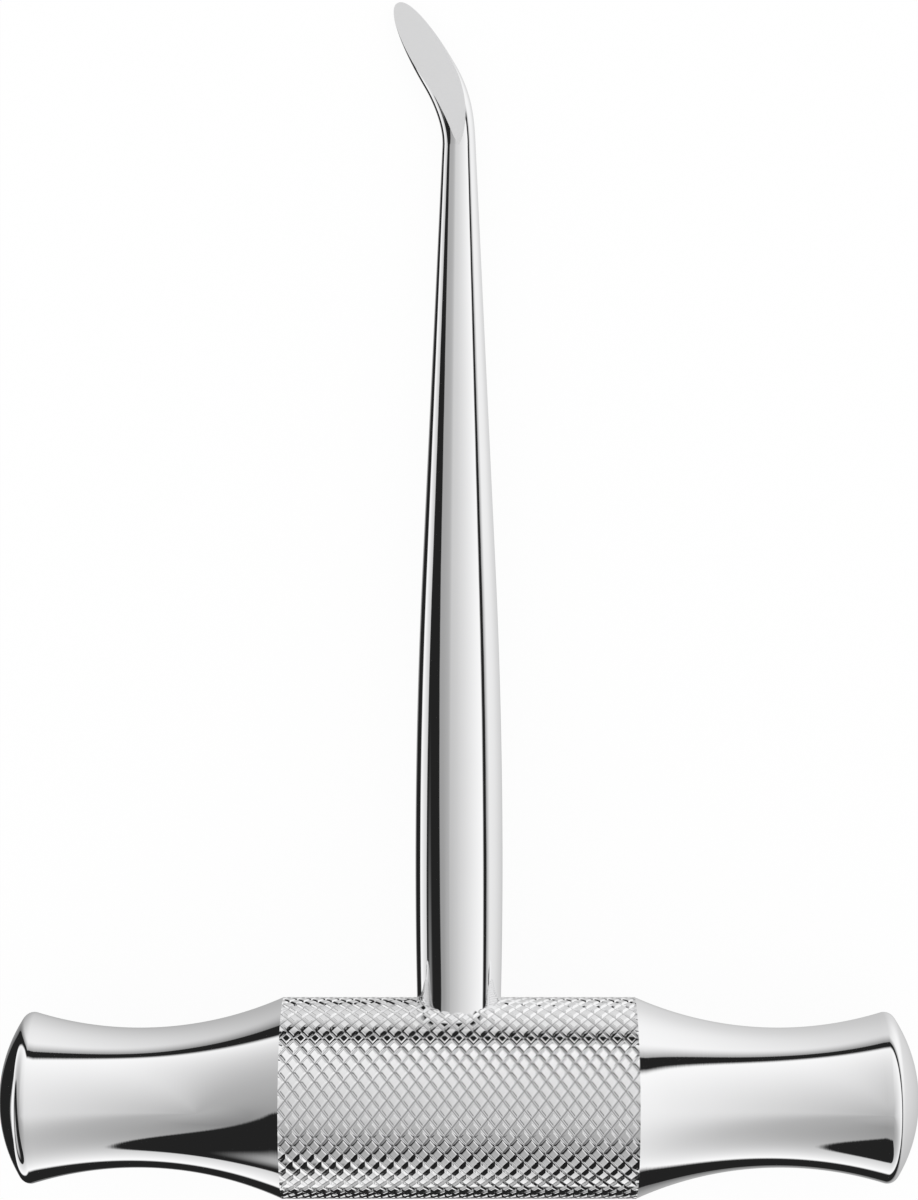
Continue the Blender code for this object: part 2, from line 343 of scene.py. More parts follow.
def arm_profile(handle):
    """(x, radius) of an arm from the edge of the grip to the pole of its dome.

    One hollow arc runs from the grip through the waist to the rim, a fillet turns over the rim, and the
    dome, an arc centred on the axis, closes the end.
    """
    waist, fillet, dome_radius = handle.waist_diameter / 2, handle.rim_fillet, handle.dome_radius
    rise = handle.grip_diameter / 2 - waist
    run = handle.waist_from_centre - handle.grip_length / 2
    hollow_radius = (run**2 + rise**2) / (2 * rise)
    hollow = np.array((handle.waist_from_centre, waist + hollow_radius))
    dome = np.array((handle.length / 2 - dome_radius, 0.0))
    rim = circles_meet(hollow, hollow_radius + fillet, dome, dome_radius - fillet)
    on_hollow = hollow + (rim - hollow) * hollow_radius / (hollow_radius + fillet)
    on_dome = dome + (rim - dome) * dome_radius / (dome_radius - fillet)
    grip_edge = np.array((handle.grip_length / 2, handle.grip_diameter / 2))
    end = np.array((handle.length / 2, 0.0))
    hollow_steps, rim_steps, dome_steps = 40, 12, 24
    parts = (
        arc(hollow, hollow_radius, grip_edge, on_hollow, hollow_steps),
        arc(rim, fillet, on_hollow, on_dome, rim_steps)[1:],
        arc(dome, dome_radius, on_dome, end, dome_steps)[1:],
    )
    return np.concatenate(parts)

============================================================

Extract exactly the leading lines of the data, stopping at and including the line with "of its dome.".

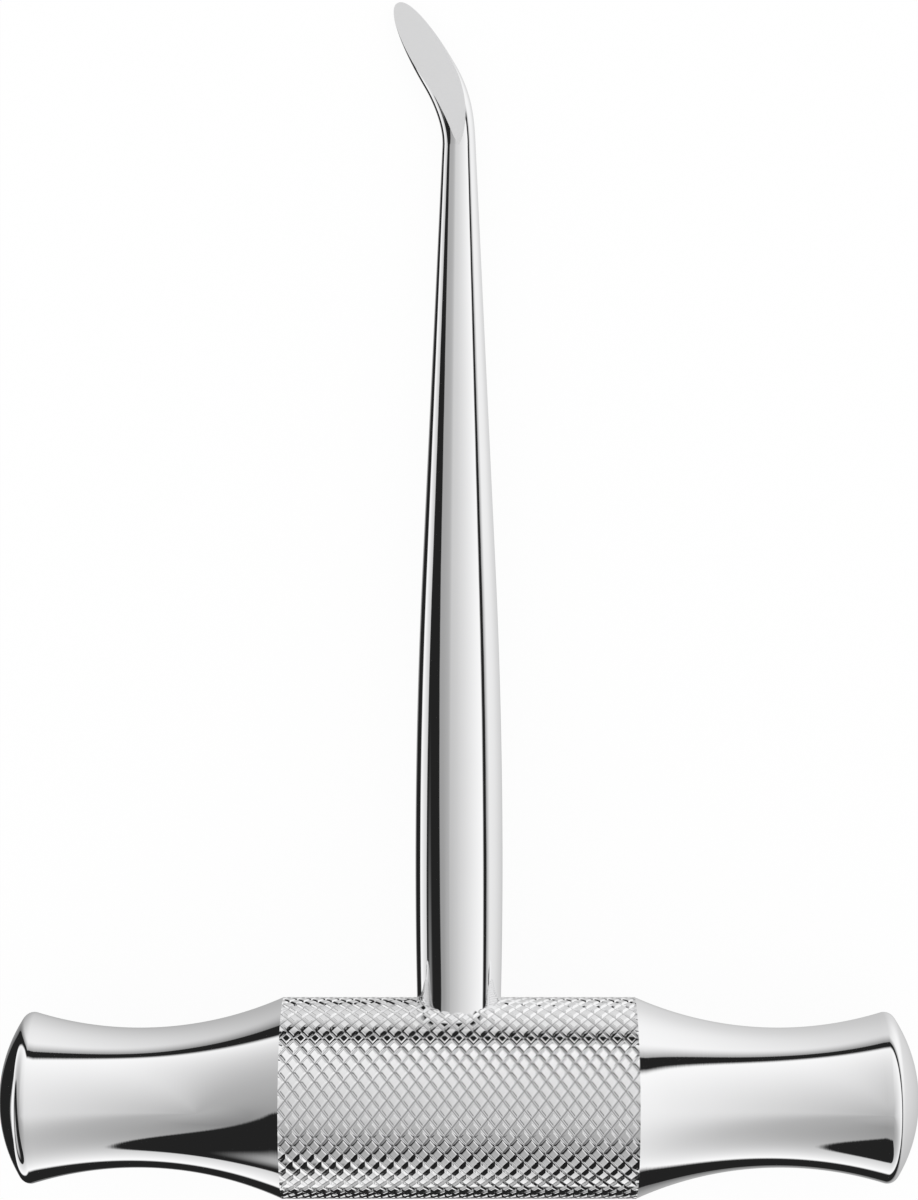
Continue the Blender code for this object: part 2, from line 343 of scene.py. More parts follow.
def arm_profile(handle):
    """(x, radius) of an arm from the edge of the grip to the pole of its dome.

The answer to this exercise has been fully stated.